▶ **Requirements**: Output the lines below exactly, please, from the first line until the line with "POINTS_PER_PIECE = 16", counting both.

▬▬▬

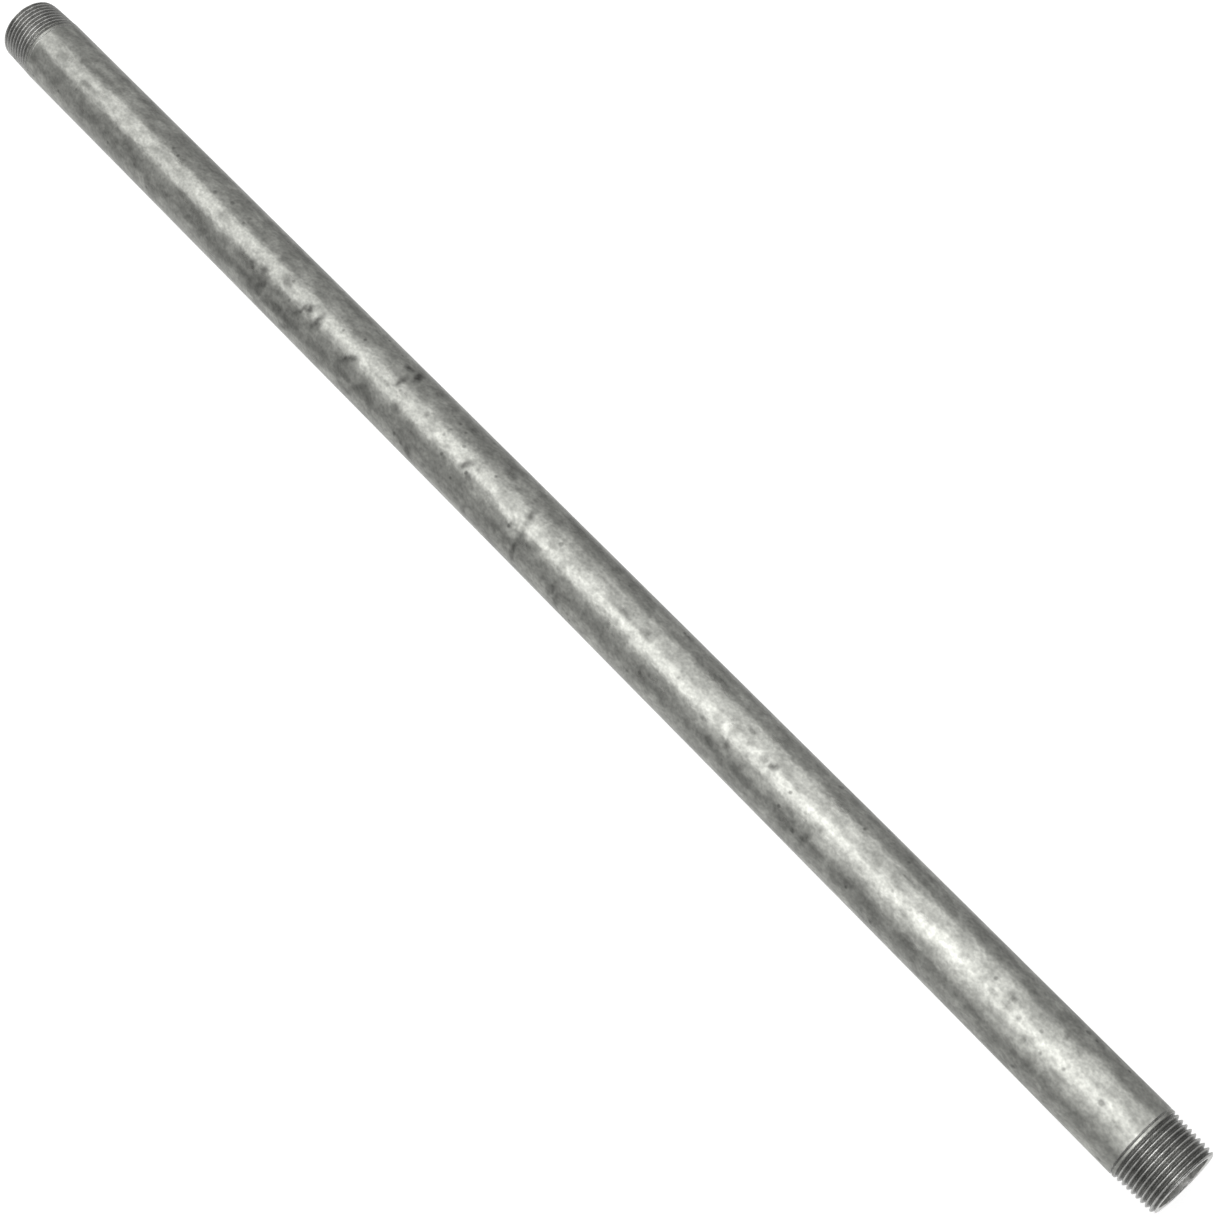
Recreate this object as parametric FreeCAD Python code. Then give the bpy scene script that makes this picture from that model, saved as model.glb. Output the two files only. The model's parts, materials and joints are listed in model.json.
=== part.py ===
import FreeCAD, Part
import math
import os

# Threaded pipe nipple: a length of galvanised Schedule 40 steel pipe, size 3/4, with a
# right-hand NPT 3/4-14 taper thread cut on each end. Sizes are in millimetres. The pipe's axis
# is X, Z is up, and the origin is on the axis, halfway along the pipe.

# Driving dimensions of the pipe
INCH = 25.4
PIPE_LENGTH = 24 * INCH
PIPE_RADIUS = 1.050 * INCH / 2
WALL = 0.113 * INCH
ZINC_THICKNESS = 0.08

# Driving dimensions of the thread, NPT 3/4-14
PITCH = INCH / 14
TAPER = 1 / 32  # rise of the radius per unit of length along the pipe
PITCH_RADIUS_AT_END = 0.96768 * INCH / 2
THREAD_HEIGHT = 0.8 * PITCH
FLANK_SLOPE = math.tan(math.radians(30))
ROOT_FLAT = 0.038 * PITCH
FULL_THREAD = 0.5457 * INCH  # length of thread with a full root
VANISH_LENGTH = 2.5 * PITCH  # where the groove runs out to nothing
VANISH_POWER = 1.5  # how gently the root starts to rise
CREST_SKIM = 0.03  # the die burnishes the last crests down by this much

# Driving dimensions of the cut ends and of the weld line inside
FACE_ABOVE_ROOT = 0.5  # the flat end face is this much larger in radius than the root
DEBURR = 0.4  # 45 degree chamfer at each mouth of the bore
BEAD_HEIGHT = 0.2
BEAD_WIDTH = 2.2
BEAD_ANGLE = 55  # degrees about the axis, from +Y towards +Z

# Thread starts differ from end to end: degrees about the axis
START_ANGLE_A = 130  # the end towards -X
START_ANGLE_B = 20  # the end towards +X

# Layout of the helical cutter
CREST_CLEARANCE = 0.05  # the cutter stands this far above the crests
LEAD_TURNS = 1.25  # turns in the air before the end face
PIECES_PER_TURN = 2
POINTS_PER_PIECE = 16

# Worked out from the dimensions above
HALF_LENGTH = PIPE_LENGTH / 2
BORE_RADIUS = PIPE_RADIUS - WALL
CREST_RADIUS_AT_END = PITCH_RADIUS_AT_END + THREAD_HEIGHT / 2
ROOT_RADIUS_AT_END = PITCH_RADIUS_AT_END - THREAD_HEIGHT / 2
FACE_RADIUS = ROOT_RADIUS_AT_END + FACE_ABOVE_ROOT
CHAMFER_LENGTH = (CREST_RADIUS_AT_END - FACE_RADIUS) / (1 - TAPER)
SKIMMED_RADIUS = PIPE_RADIUS - CREST_SKIM
CONE_LENGTH = (SKIMMED_RADIUS - CREST_RADIUS_AT_END) / TAPER
THREAD_LENGTH = FULL_THREAD + VANISH_LENGTH

ORIGIN = FreeCAD.Vector(0, 0, 0)
X_AXIS = FreeCAD.Vector(1, 0, 0)
Z_AXIS = FreeCAD.Vector(0, 0, 1)


def revolved(profile):
    """A solid of revolution about X, from (x, radius) corners."""
    corners = [FreeCAD.Vector(x, radius, 0) for x, radius in profile]
    return Part.Face(Part.makePolygon(corners + corners[:1])).revolve(ORIGIN, X_AXIS, 360)


def at_both_ends(offsets):
    """Corners given as (distance in from an end face, radius), from end A to end B."""
    end_a = [(depth - HALF_LENGTH, radius) for depth, radius in offsets]
    end_b = [(HALF_LENGTH - depth, radius) for depth, radius in reversed(offsets)]
    return end_a + end_b


def root_radius(depth):
    """Radius of the groove's floor at a distance in from the end face."""
    taper_root = ROOT_RADIUS_AT_END + depth * TAPER
    if depth <= FULL_THREAD:
        return taper_root
    risen = ((depth - FULL_THREAD) / VANISH_LENGTH) ** VANISH_POWER
    return taper_root + risen * (PIPE_RADIUS + CREST_CLEARANCE - taper_root)


def groove_section(turns):
    """The cutter's four corners after some turns, for an end face at x = 0 facing +X."""
    depth = (turns - LEAD_TURNS) * PITCH
    low = root_radius(depth)
    high = CREST_RADIUS_AT_END + depth * TAPER + CREST_CLEARANCE
    low_half = ROOT_FLAT / 2
    high_half = low_half + (high - low) * FLANK_SLOPE
    corners = [(-low_half, low), (low_half, low), (high_half, high), (-high_half, high)]
    # the groove goes towards -X, so it turns backwards about X to be right-handed
    angle = -2 * math.pi * turns
    return [
        FreeCAD.Vector(along - depth, radius * math.cos(angle), radius * math.sin(angle))
        for along, radius in corners
    ]


def cutter_piece(first_turn, last_turn):
    """A short stretch of the helical wedge that the die removes, as a closed solid."""
    span = last_turn - first_turn
    stations = [first_turn + span * i / POINTS_PER_PIECE for i in range(POINTS_PER_PIECE + 1)]
    sections = [groove_section(turns) for turns in stations]
    edges = []
    for corner in range(4):
        curve = Part.BSplineCurve()
        curve.interpolate(Points=[section[corner] for section in sections], Parameters=stations)
        edges.append(curve.toShape())
    faces = [Part.makeRuledSurface(edges[i], edges[(i + 1) % 4]) for i in range(4)]
    for section in (sections[0], sections[-1]):
        faces.append(Part.Face(Part.makePolygon(section + section[:1])))
    shell = Part.makeShell(faces)
    shell.sewShape()
    return Part.makeSolid(shell)


def thread_cutters(start_angle):
    """All pieces of the wedge for one end, at end B."""
    turns = LEAD_TURNS + THREAD_LENGTH / PITCH
    count = math.ceil(turns * PIECES_PER_TURN)
    pieces = [cutter_piece(turns * i / count, turns * (i + 1) / count) for i in range(count)]
    for piece in pieces:
        piece.rotate(ORIGIN, X_AXIS, start_angle)
        piece.translate(X_AXIS * HALF_LENGTH)
    return pieces


def bore_core(radius, bead_height, half_length):
    """What fills the bore: a round bar with a shallow groove along it where the weld bead is."""
    half_width = BEAD_WIDTH / 2
    side = math.sqrt(radius**2 - half_width**2)
    left = FreeCAD.Vector(-half_length, side, half_width)
    right = FreeCAD.Vector(-half_length, side, -half_width)
    crown = FreeCAD.Vector(-half_length, radius - bead_height, 0)
    far = FreeCAD.Vector(-half_length, -radius, 0)
    round_wall = Part.Arc(left, far, right).toShape()
    bead = Part.Arc(right, crown, left).toShape()
    core = Part.Face(Part.Wire([round_wall, bead])).extrude(X_AXIS * 2 * half_length)
    core.rotate(ORIGIN, X_AXIS, BEAD_ANGLE)
    return core


def steel_core():
    """The bore of the bare steel, longer than the pipe so that it cuts clean through."""
    return bore_core(BORE_RADIUS, BEAD_HEIGHT, HALF_LENGTH + WALL)


def mouth_chamfers():
    """The two cones that deburr the mouths of the bore."""
    over = DEBURR  # runs on past the end face
    cones = []
    for end in (-1, 1):
        face = end * HALF_LENGTH
        inner = face - end * DEBURR
        outer = face + end * over
        tip = inner - end * BORE_RADIUS
        mouth = BORE_RADIUS + DEBURR + over
        cones.append(revolved([(tip, 0), (outer, 0), (outer, mouth)]))
    return cones


def steel_pipe():
    """The steel of the pipe: turned ends, both threads, the bore and the weld bead inside."""
    outline = [
        (0, 0),
        (0, FACE_RADIUS),
        (CHAMFER_LENGTH, FACE_RADIUS + CHAMFER_LENGTH),
        (CONE_LENGTH, SKIMMED_RADIUS),
        (THREAD_LENGTH, PIPE_RADIUS),
    ]
    bar = revolved(at_both_ends(outline))
    cutters_b = thread_cutters(START_ANGLE_B)
    cutters_a = thread_cutters(START_ANGLE_A)
    for piece in cutters_a:
        piece.rotate(ORIGIN, Z_AXIS, 180)
    threaded = bar.cut(cutters_a + cutters_b)
    return threaded.cut([steel_core()] + mouth_chamfers())


def outer_zinc_coat():
    """The zinc left on the outside, between the two threads."""
    half = HALF_LENGTH - THREAD_LENGTH
    outside = PIPE_RADIUS + ZINC_THICKNESS
    return revolved([(-half, PIPE_RADIUS), (-half, outside), (half, outside), (half, PIPE_RADIUS)])


def inner_zinc_coat():
    """The zinc on the wall of the bore and over the weld bead, from mouth to mouth."""
    half = HALF_LENGTH - DEBURR
    wall = bore_core(BORE_RADIUS, BEAD_HEIGHT, half)
    clear = bore_core(BORE_RADIUS - ZINC_THICKNESS, BEAD_HEIGHT, HALF_LENGTH)
    return wall.cut(clear)


def main():
    os.makedirs("parts", exist_ok=True)
    nodes = {
        "steel_pipe": steel_pipe(),
        "outer_zinc_coat": outer_zinc_coat(),
        "inner_zinc_coat": inner_zinc_coat(),
    }
    for name, shape in nodes.items():
        solid = shape.Solids[0]
        if len(shape.Solids) != 1 or not solid.isValid():
            raise ValueError(f"{name} isn't one valid solid")
        solid.exportStep(f"parts/{name}.step")


main()
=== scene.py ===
import bpy
import json
import math
import numpy as np
from mathutils import Matrix, Vector


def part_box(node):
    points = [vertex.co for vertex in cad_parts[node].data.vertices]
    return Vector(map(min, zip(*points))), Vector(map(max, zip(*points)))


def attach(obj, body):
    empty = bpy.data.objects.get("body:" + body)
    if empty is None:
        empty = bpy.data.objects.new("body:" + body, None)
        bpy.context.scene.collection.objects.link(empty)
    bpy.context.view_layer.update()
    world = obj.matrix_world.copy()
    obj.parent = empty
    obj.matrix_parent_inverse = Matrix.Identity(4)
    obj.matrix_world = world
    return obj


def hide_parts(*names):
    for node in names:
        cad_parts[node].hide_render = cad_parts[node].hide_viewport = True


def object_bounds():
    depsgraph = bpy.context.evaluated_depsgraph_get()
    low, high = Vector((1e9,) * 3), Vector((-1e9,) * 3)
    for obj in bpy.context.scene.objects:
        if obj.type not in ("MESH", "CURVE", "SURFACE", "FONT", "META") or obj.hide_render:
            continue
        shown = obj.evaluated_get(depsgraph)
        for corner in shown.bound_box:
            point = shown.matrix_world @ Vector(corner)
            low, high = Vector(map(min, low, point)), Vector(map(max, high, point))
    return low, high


# A galvanised steel pipe nipple lying on a pale floor. The pipe's axis is X and end B, towards
# +X, is nearest the camera. Shapes are worked out in millimetres, as a radius for each angle
# and each place along the pipe, and become metres when a mesh is made. Angles are about the
# axis, from +Y towards +Z, so 90 degrees is the top of the pipe.

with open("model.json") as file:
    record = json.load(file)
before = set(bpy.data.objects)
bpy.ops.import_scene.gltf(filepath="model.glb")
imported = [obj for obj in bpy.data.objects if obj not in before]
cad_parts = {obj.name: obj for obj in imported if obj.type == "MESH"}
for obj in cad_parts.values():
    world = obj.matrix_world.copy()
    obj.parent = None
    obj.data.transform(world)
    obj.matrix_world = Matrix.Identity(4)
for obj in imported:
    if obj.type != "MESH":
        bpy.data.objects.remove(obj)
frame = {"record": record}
CAD_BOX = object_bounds()

MM = 0.001
TAU = 2 * math.pi

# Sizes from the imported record
MOUNTS = {mount["name"]: mount for mount in frame["record"]["mounts"]}
ZINC_RADIUS = MOUNTS["outside"]["dims"]["r_mm"]
STEEL_RADIUS = MOUNTS["thread_b"]["dims"]["r_mm"]
THREAD_LENGTH = MOUNTS["thread_b"]["dims"]["length_mm"]
BORE_RADIUS = MOUNTS["bore"]["dims"]["r_mm"]
HALF_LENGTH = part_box("steel_pipe")[1].x / MM
HALF_ZINC = HALF_LENGTH - THREAD_LENGTH
ZINC_THICKNESS = ZINC_RADIUS - STEEL_RADIUS
STEEL_BORE_RADIUS = BORE_RADIUS + ZINC_THICKNESS

# The taper thread, as in the CAD model
PITCH = 25.4 / 14
TAPER = 1 / 32
THREAD_HEIGHT = 0.8 * PITCH
CREST_AT_END = 0.96768 * 25.4 / 2 + THREAD_HEIGHT / 2
ROOT_AT_END = CREST_AT_END - THREAD_HEIGHT
ROOT_FLAT = 0.038 * PITCH
FLANK_SLOPE = math.tan(math.radians(30))
VANISH_LENGTH = 2.5 * PITCH
FULL_THREAD = THREAD_LENGTH - VANISH_LENGTH
FACE_RADIUS = ROOT_AT_END + 0.5
DEBURR = 0.4  # chamfer at each mouth of the bore
CREST_WEAR = 0.15
WEAR_ENDS = 14.2  # distance in from the end face where the crests stop being worn
LEAD_TURNS = 1.25  # sets, with the start angle, where the groove meets the end face
SAW_RELIEF = 0.012  # height of the saw rings, and how far the end face is set back to leave them room
START_ANGLE = {"a": math.radians(130), "b": math.radians(20)}

# The weld bead along the bore
BEAD_ANGLE = math.radians(55)
BEAD_HALF_WIDTH = math.radians(6.5)
BEAD_HEIGHT = 0.2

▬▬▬

▶ **Worked answer**:
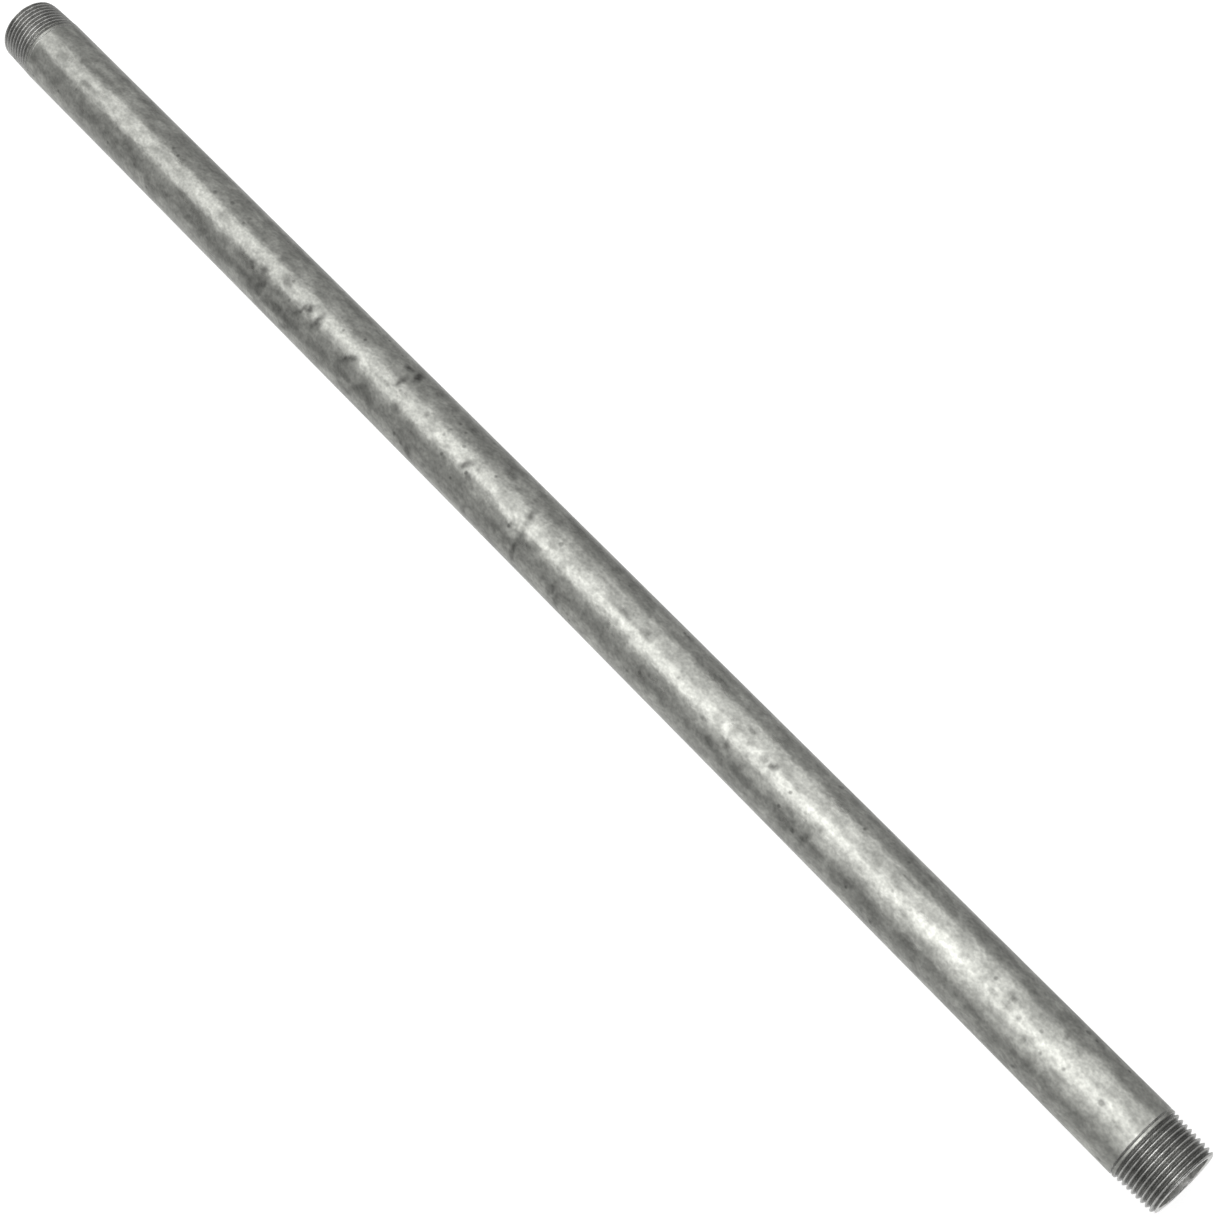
Recreate this object as parametric FreeCAD Python code. Then give the bpy scene script that makes this picture from that model, saved as model.glb. Output the two files only. The model's parts, materials and joints are listed in model.json.
=== part.py ===
import FreeCAD, Part
import math
import os

# Threaded pipe nipple: a length of galvanised Schedule 40 steel pipe, size 3/4, with a
# right-hand NPT 3/4-14 taper thread cut on each end. Sizes are in millimetres. The pipe's axis
# is X, Z is up, and the origin is on the axis, halfway along the pipe.

# Driving dimensions of the pipe
INCH = 25.4
PIPE_LENGTH = 24 * INCH
PIPE_RADIUS = 1.050 * INCH / 2
WALL = 0.113 * INCH
ZINC_THICKNESS = 0.08

# Driving dimensions of the thread, NPT 3/4-14
PITCH = INCH / 14
TAPER = 1 / 32  # rise of the radius per unit of length along the pipe
PITCH_RADIUS_AT_END = 0.96768 * INCH / 2
THREAD_HEIGHT = 0.8 * PITCH
FLANK_SLOPE = math.tan(math.radians(30))
ROOT_FLAT = 0.038 * PITCH
FULL_THREAD = 0.5457 * INCH  # length of thread with a full root
VANISH_LENGTH = 2.5 * PITCH  # where the groove runs out to nothing
VANISH_POWER = 1.5  # how gently the root starts to rise
CREST_SKIM = 0.03  # the die burnishes the last crests down by this much

# Driving dimensions of the cut ends and of the weld line inside
FACE_ABOVE_ROOT = 0.5  # the flat end face is this much larger in radius than the root
DEBURR = 0.4  # 45 degree chamfer at each mouth of the bore
BEAD_HEIGHT = 0.2
BEAD_WIDTH = 2.2
BEAD_ANGLE = 55  # degrees about the axis, from +Y towards +Z

# Thread starts differ from end to end: degrees about the axis
START_ANGLE_A = 130  # the end towards -X
START_ANGLE_B = 20  # the end towards +X

# Layout of the helical cutter
CREST_CLEARANCE = 0.05  # the cutter stands this far above the crests
LEAD_TURNS = 1.25  # turns in the air before the end face
PIECES_PER_TURN = 2
POINTS_PER_PIECE = 16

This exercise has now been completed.